Proceedings of The International Conference on Research in Humanities
Revisiting the Management of Small Performing Arts Organizations – Case Studies from Global Asian Cities
Kok Wai Benny Lim
There are several ways to defining small performing arts organizations. Some performing arts organizations produce smaller scale productions, with intention to create intimacy between the performances and the audience. In other cases, being ‘small’ could also have a direct linkage to a modest amount of revenue received, either funding from governmental agencies and/or sponsorships from corporate companies/ private foundations. Some performing arts organizations began with a ‘small’ size,with intentions to grow bigger.

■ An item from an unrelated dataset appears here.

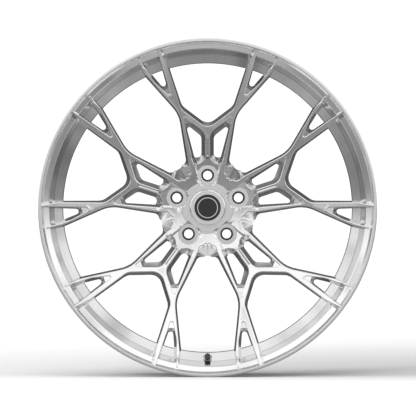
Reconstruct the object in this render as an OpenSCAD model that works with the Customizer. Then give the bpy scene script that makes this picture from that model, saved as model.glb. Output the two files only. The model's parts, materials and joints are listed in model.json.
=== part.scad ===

Other organizations may choose ‘small’ as their philsophy, with no intention of scaling. This paper seeks to offer an overview to what exactly defines performing arts organizations as ‘small’. It also offers some possible strategies for small performing organizations to better sustain. More so, the paper reflects and questions on whether the dichotomy between big and small is merely a construction of ‘organizations’? In this late capitalist society, are ‘organizations’ still necessary?
How can performing arts evolve in this late capitalist society? Case studies from three Asian worlding cities, namely, Hong Kong, Singapore, and Taipei, will be discussed.
Keywords: Small Performing Arts Organizations; Big versus Small; Global Asian Cities; Performing Arts Management.